The cover letter was supposed to answer a simple question: Is this person genuinely committed to our mission? What is their backstory? Why do they care?
And for decades, and for tens of thousands of organizations, it served as an imperfect but functional proxy. The act of thoughtful writing took time and indicated intention. The quality of writing suggested thoughtfulness. The specificity revealed actual knowledge and research.
Now? None of that holds true.
What We’ve Lost (And Why It Matters More for Mission-Driven Work)
While this is an all-pervasive phenomenon, cutting across industries, in most corporate hiring, this is a significant inconvenience. Something that costs time and money to get right. But in impact hiring, it’s existential.
In industries such as consulting or investment banking or even product management, recruiters are primarily hiring for competence. Skills, credentials, analytical ability that can be tested and verified. Passion for something like investment banking (if something like that even exists at scale) is optional.
But recruiting fellows for two years in rural Odisha, program managers for marginalized communities, or leaders for climate action (especially now when the going is tough and the political climate wavering) requires something different. Technical skills and competence are necessary but by no means sufficient. What predicts success in these settings, often, is genuine, sustained commitment to the mission that keeps people going when the going gets tough.
And social impact organizations and startups know this. The data can sometimes be sketchy but you know that fellows with mission alignment stay 2-3x longer, they produce 50-100% better outcomes, they motivate others and keep the program going.
And this mission alignment tends to be intrinsic. Organizations can train employees for certain skills. Almost never, can you train someone to care.
The cover letter used to be one of the most important mechanisms to identify committed applicants and future employees. They would reveal who had been thinking about your cause for months versus who discovered it yesterday.
But now, because of GenAI, the cover letter is dead and we are worse off.

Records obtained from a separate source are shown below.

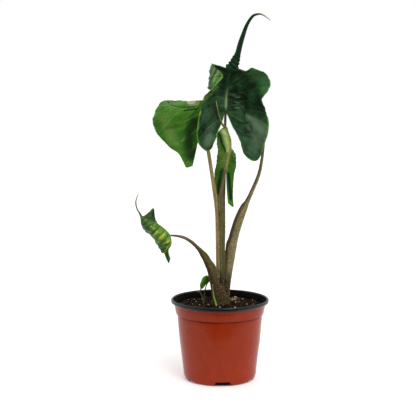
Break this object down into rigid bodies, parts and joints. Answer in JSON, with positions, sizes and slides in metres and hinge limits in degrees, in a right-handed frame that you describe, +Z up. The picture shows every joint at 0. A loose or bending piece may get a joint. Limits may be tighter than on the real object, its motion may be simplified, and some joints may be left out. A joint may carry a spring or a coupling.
{
  "type": "potted alocasia stingray plant",
  "caption": "Potted alocasia with wide glossy leaves that end in long upright tails, on tan mottled stalks, in a plain tapered nursery pot filled with soil.",
  "frame": {"origin": "middle of the pot's floor, on the surface the pot stands on", "axes": "+Z up along the pot's axis, -Y towards the side that the picture shows, +X to the right in that view"},
  "size_m": [0.2157, 0.178, 0.5928],
  "materials": {
    "pot_plastic": "satin, moulded, terracotta colour with a black lip",
    "potting_soil": null,
    "stalk_tan": null,
    "stalk_dark": null,
    "leaf_dark": null,
    "leaf_mid": null,
    "leaf_young": null,
    "spike_green": null
  },
  "bodies": {
    "root": {"pot": "pot_plastic", "soil": "potting_soil", "stalk_left_leaf": "stalk_tan", "stalk_top_leaf": "stalk_dark", "stalk_middle_leaf": "stalk_dark", "stalk_rear_leaf": "stalk_tan", "stalk_young_leaf": "stalk_dark", "leaf_top": "leaf_dark", "leaf_left": "leaf_mid", "leaf_middle": "leaf_mid", "leaf_rear": "leaf_mid", "leaf_young": "leaf_young", "sprout_leaf": "leaf_young", "sprout_stem": "stalk_dark", "curled_sprout": "stalk_dark", "green_spike": "spike_green"}
  },
  "joints": []
}
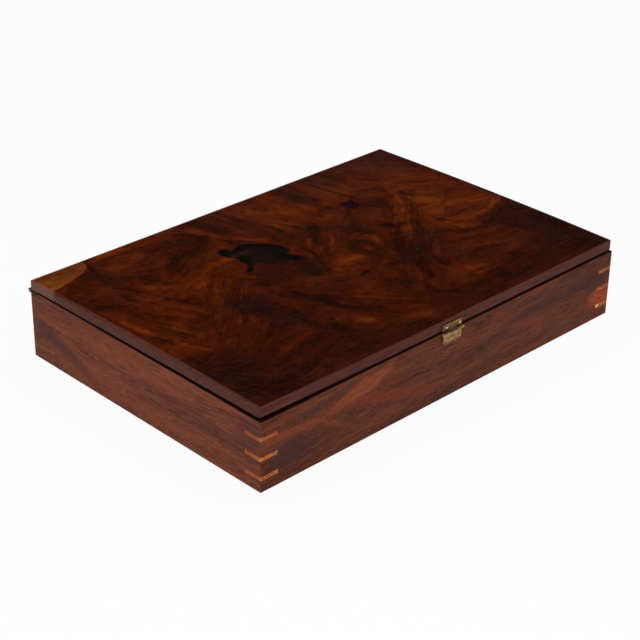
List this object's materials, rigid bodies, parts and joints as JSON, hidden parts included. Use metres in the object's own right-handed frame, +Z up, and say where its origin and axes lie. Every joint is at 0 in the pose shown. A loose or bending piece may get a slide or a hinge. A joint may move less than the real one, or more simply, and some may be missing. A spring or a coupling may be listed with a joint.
{
  "type": "antique knife box",
  "caption": "Shallow walnut knife box with mitred corners, keyed at the front, a slightly warped flat lid on a full-length brass hinge, a brass hasp at the front, and notched knife rests inside.",
  "frame": {"origin": "centre of the box's underside, on the surface it stands on", "axes": "+X along the box, with the hasp in front at -Y and the hinge behind at +Y; +Z up"},
  "size_m": [0.451, 0.3115, 0.0799],
  "materials": {
    "case_walnut": "worn satin, reddish brown walnut with darker streaks",
    "lid_walnut": "dark figured walnut, satin to semi-gloss",
    "key_wood": "lighter orange-brown wood, satin",
    "bottom_wood": "plain dull softwood, stained",
    "rest_wood": "plain walnut, dull",
    "baize": "green felted wool",
    "hinge_brass": "aged, dull",
    "hasp_brass": "aged, rubbed bright on its edges",
    "pin_brass": "rubbed bright",
    "screw_brass": "aged"
  },
  "bodies": {
    "case": {"front_board": "case_walnut", "back_board": "case_walnut", "left_board": "case_walnut", "right_board": "case_walnut", "key_front_left_1": "key_wood", "key_front_left_2": "key_wood", "key_front_left_3": "key_wood", "key_front_right_1": "key_wood", "key_front_right_2": "key_wood", "key_front_right_3": "key_wood", "bottom_panel": "bottom_wood", "bottom_screws": "screw_brass", "baize_lining": "baize", "handle_rest": "rest_wood", "blade_rest": "rest_wood", "hinge_leaf_case": "hinge_brass", "hinge_pin": "hinge_brass", "hinge_screws_case": "screw_brass", "keeper_plate": "hasp_brass", "keeper_pins": "pin_brass"},
    "lid": {"lid_panel": "lid_walnut", "hinge_leaf_lid": "hinge_brass", "hinge_screws_lid": "screw_brass", "hasp_plate": "hasp_brass", "hasp_plate_pins": "pin_brass", "hasp_hinge_pin": "pin_brass"},
    "flap": {"hasp_flap": "hasp_brass"}
  },
  "joints": [
    {"name": "lid_hinge", "type": "hinge", "parent": "case", "child": "lid", "pos_m": [0, 0.1538, 0.0661], "axis": [-1, 0, 0], "range_deg": [0, 189.5]},
    {"name": "hasp_hinge", "type": "hinge", "parent": "lid", "child": "flap", "pos_m": [-0.0015, -0.1542, 0.0662], "axis": [-1, 0, 0], "range_deg": [0, 165]}
  ]
}
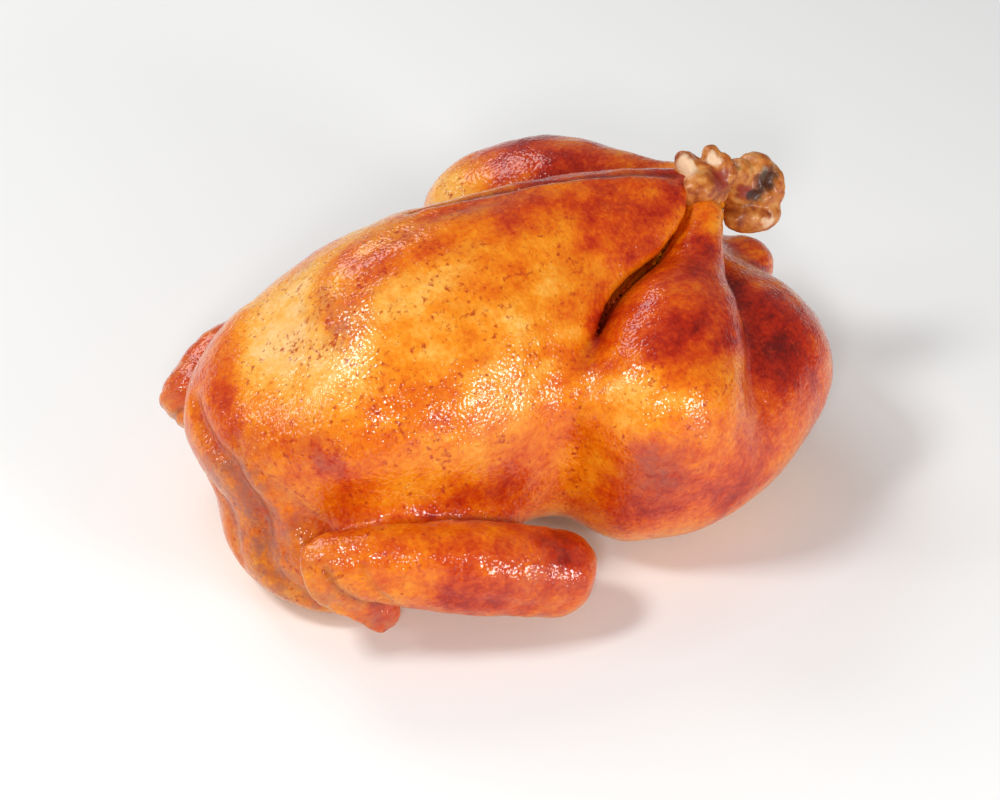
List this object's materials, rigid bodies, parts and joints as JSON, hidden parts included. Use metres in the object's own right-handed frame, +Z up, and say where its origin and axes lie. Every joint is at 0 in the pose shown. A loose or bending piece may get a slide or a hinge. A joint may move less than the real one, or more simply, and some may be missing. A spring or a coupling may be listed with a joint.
{
  "type": "roast chicken",
  "caption": "Whole roast bird resting breast up, with browned glossy skin, crossed leg ends over the tail and folded wings; food prop for a table or platter.",
  "frame": {"origin": "centre of the bird's outline on the surface that it rests on", "axes": "+X from the neck end to the tail and leg ends, +Z up, out of the breast"},
  "size_m": [0.2146, 0.1798, 0.1117],
  "materials": {
    "roasted_skin": "glossy browned roast skin"
  },
  "bodies": {
    "root": {"roast_chicken": "roasted_skin"}
  },
  "joints": []
}
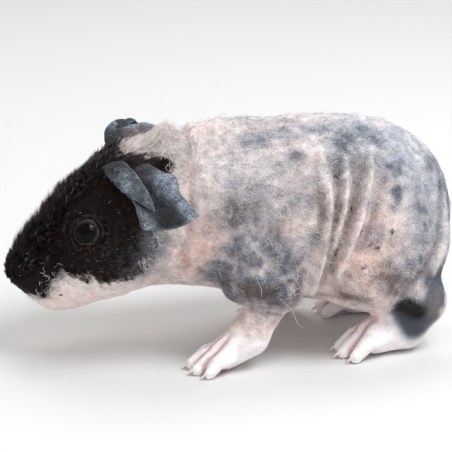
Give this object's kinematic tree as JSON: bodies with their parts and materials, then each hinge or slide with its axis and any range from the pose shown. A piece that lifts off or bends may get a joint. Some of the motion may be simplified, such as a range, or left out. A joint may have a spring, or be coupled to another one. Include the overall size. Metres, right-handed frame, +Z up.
{
  "type": "hairless guinea pig figure",
  "caption": "Still, life-size model of a young hairless guinea pig standing with its head low, dark furred face, folded leathery ears and bare blotched pink skin.",
  "frame": {"origin": "on the floor, under the middle of the animal's bounding box", "axes": "-X is the way the animal faces, -Y is its left side, +Z is up"},
  "size_m": [0.119, 0.057, 0.0613],
  "materials": {
    "bare_skin": "bare pinkish-white skin with soft blue-grey blotches and fine folds",
    "dark_face": "short brown-black fur over dark skin, white lower jaw",
    "ear_skin": "bare slate-grey leathery skin",
    "foot_skin": "bare pale pink skin with fine creases",
    "eye": "wet, near-black",
    "claw": "translucent pale horn"
  },
  "bodies": {
    "root": {"head": "dark_face", "neck": "bare_skin", "torso": "bare_skin", "eye_left": "eye", "eye_right": "eye", "ear_left": "ear_skin", "ear_right": "ear_skin", "foreleg_left": "bare_skin", "foreleg_right": "bare_skin", "hindleg_left": "bare_skin", "hindleg_right": "bare_skin", "forepaw_left": "foot_skin", "forepaw_right": "foot_skin", "hindfoot_left": "foot_skin", "hindfoot_right": "foot_skin", "claw_fore_left_1": "claw", "claw_fore_left_2": "claw", "claw_fore_left_3": "claw", "claw_fore_left_4": "claw", "claw_hind_left_1": "claw", "claw_hind_left_2": "claw", "claw_hind_left_3": "claw", "claw_fore_right_1": "claw", "claw_fore_right_2": "claw", "claw_fore_right_3": "claw", "claw_fore_right_4": "claw", "claw_hind_right_1": "claw", "claw_hind_right_2": "claw", "claw_hind_right_3": "claw"}
  },
  "joints": []
}
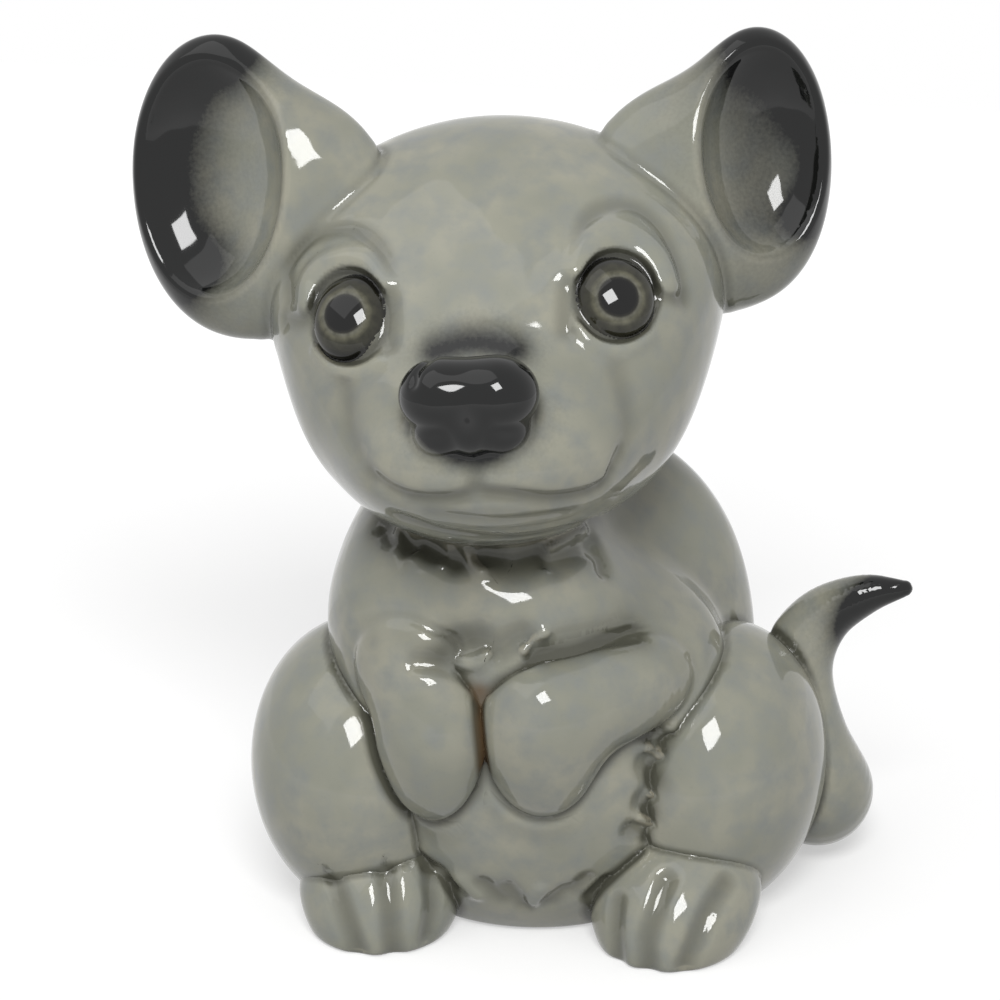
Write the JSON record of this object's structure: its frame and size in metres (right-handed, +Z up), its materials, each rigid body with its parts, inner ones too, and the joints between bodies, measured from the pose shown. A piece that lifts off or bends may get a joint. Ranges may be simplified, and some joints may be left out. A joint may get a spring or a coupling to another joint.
{
  "type": "mouse figurine",
  "caption": "Glazed ceramic figurine of a seated mouse with large cupped ears, forepaws at its chest and its tail curled up along one flank.",
  "frame": {"origin": "on the standing plane, near the middle of the torso's flat foot and between the haunches", "axes": "+Z up, -Y the way the body faces, +X to the mouse's left, where the tail is"},
  "size_m": [0.1003, 0.0798, 0.1169],
  "materials": {
    "grey_glaze": "gloss",
    "black_glaze": "gloss"
  },
  "bodies": {
    "root": {"body_shell": "grey_glaze", "head_shell": "grey_glaze", "left_ear": "grey_glaze", "right_ear": "grey_glaze", "left_eye": "black_glaze", "right_eye": "black_glaze", "nose": "black_glaze", "left_haunch": "grey_glaze", "right_haunch": "grey_glaze", "left_hind_foot": "grey_glaze", "right_hind_foot": "grey_glaze", "left_foreleg": "grey_glaze", "right_foreleg": "grey_glaze", "tail": "grey_glaze"}
  },
  "joints": []
}
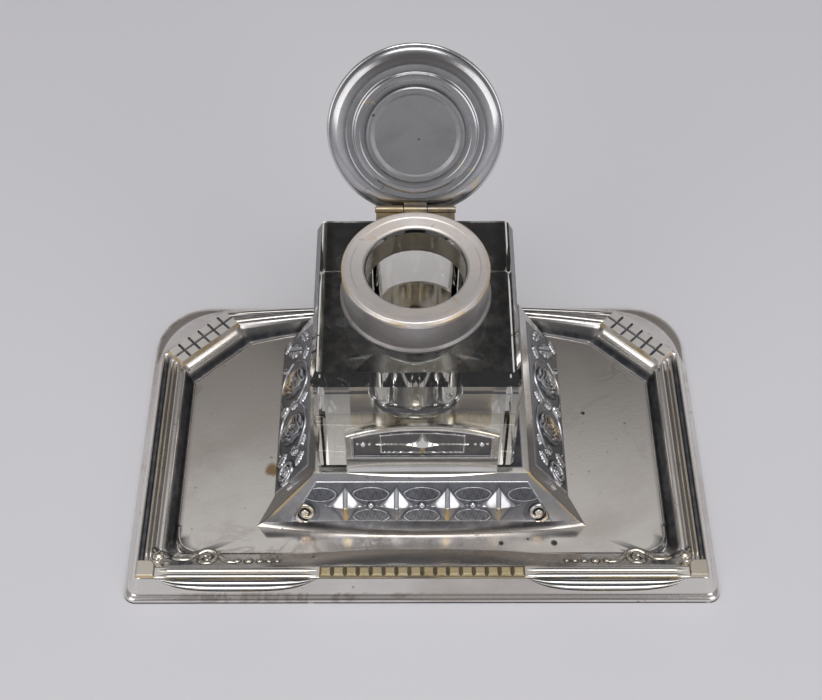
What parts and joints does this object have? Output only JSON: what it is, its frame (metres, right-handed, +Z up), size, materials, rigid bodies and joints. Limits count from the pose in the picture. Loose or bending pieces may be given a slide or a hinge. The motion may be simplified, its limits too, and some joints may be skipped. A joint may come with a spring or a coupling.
{
  "type": "desk inkstand",
  "caption": "Silver plated desk inkstand: rectangular tray with cut rear corners, raised plinth with relief bands, loose square glass ink block, hinged round metal lid.",
  "frame": {"origin": "on the table under the middle of the tray", "axes": "+X along the tray to the viewer's right, +Y towards the back where the lid is hinged, +Z up"},
  "size_m": [0.21, 0.131, 0.1414],
  "materials": {
    "silver_plate": "silver plate over base metal, softly polished, tarnished",
    "oxidised_plate": "silver plate darkened in the recesses, bright on the raised parts",
    "worn_plate": "plate worn through to yellow metal on the edges",
    "clear_glass": "clear pressed glass with chamfered edges, polished",
    "cement": "plaster cement, dull"
  },
  "bodies": {
    "stand": {"tray": "silver_plate", "left_reeding": "oxidised_plate", "right_reeding": "oxidised_plate", "rear_moulding": "silver_plate", "left_corner_block": "worn_plate", "right_corner_block": "worn_plate", "left_corner_pad": "worn_plate", "right_corner_pad": "worn_plate", "front_bead_strip": "worn_plate", "left_boat_moulding": "silver_plate", "right_boat_moulding": "silver_plate", "left_scroll": "silver_plate", "right_scroll": "silver_plate", "plinth": "silver_plate", "star_band": "oxidised_plate", "left_rose_band": "oxidised_plate", "right_rose_band": "oxidised_plate", "front_gallery": "silver_plate", "rear_gallery": "silver_plate"},
    "inkwell": {"glass_block": "clear_glass", "collar": "silver_plate", "collar_cement": "cement", "hinge_leaf": "silver_plate", "hinge_pin": "worn_plate"},
    "lid": {"lid_pan": "silver_plate", "lid_disc": "oxidised_plate", "lid_dome": "silver_plate", "lid_knuckle": "silver_plate"}
  },
  "joints": [
    {"name": "inkwell_lift", "type": "slide", "parent": "stand", "child": "inkwell", "axis": [0, 0, 1], "range_m": [0, 0.06]},
    {"name": "lid_hinge", "type": "hinge", "parent": "inkwell", "child": "lid", "pos_m": [-0.0023, 0.0348, 0.0942], "axis": [1, 0, 0], "range_deg": [0, 117]}
  ]
}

The AI Authenticity Paradox
GenAI has made cover letters simultaneously more customized and less meaningful. The median AI-generated cover letter is now better written and more specifically tailored to specific roles than 90% of human-written ones.
Tools are now being made, and VC money is pouring into startups that enable users to generate perfectly customized cover letters for 200 organizations in an afternoon.
This leads to a situation where employers get a mix of applications from candidates who’ve spent months preparing for impact work and candidates who spent minutes optimizing prompts. Let’s say you’re screening 1,200 applications. Maybe 240 are genuinely committed. The other 960 are noise. But you can’t tell which is which anymore.
So you fall back on proxies that you don’t want to: university pedigree, previous employers, trusted recommendations. These correlate with privilege more than commitment. You know this. You hate it. But what choice do you have?
What Cover Letters Were Really Supposed To Do
The cover letter had three functions that mattered:
First, costly signaling. Writing a thoughtful, specific cover letter required time and attention. That investment signaled genuine interest in a way clicking “Apply” never could.
Second, timeline and research depth. A committed candidate would reference not just your current work but your evolution, not just your mission but their own journey toward it. They’d mention the article six months ago that changed their thinking.
Third, irreversible commitment. Once you’d written about your passion for rural education or climate mitigation, you’d invested part of your identity. It became awkward and led to cognitive dissonance to simultaneously apply to high-frequency trading firms and hence applicants would self-select.
All three functions have been automated away. Large language models generate costly-seeming signals at zero cost. They fake timeline depth by mining your website and internet references of your work. And commitment is now infinitely reversible because it was never real to begin with.
What We Actually Need
Social impact firms desperately need a way to verify commitment and mission alignment of applicants without having to personally interview everyone. With the same certainty you’d verify their degree or previous employment.
None of the existing tools in the market are up to the job: AI resume screeners can’t distinguish AI-written passion from genuine dedication. Skill assessments test competence, not commitment. Video interviews are too time-intensive. Reference checks come too late and in any case all sound good. Probation periods detect failure rather than prevent it.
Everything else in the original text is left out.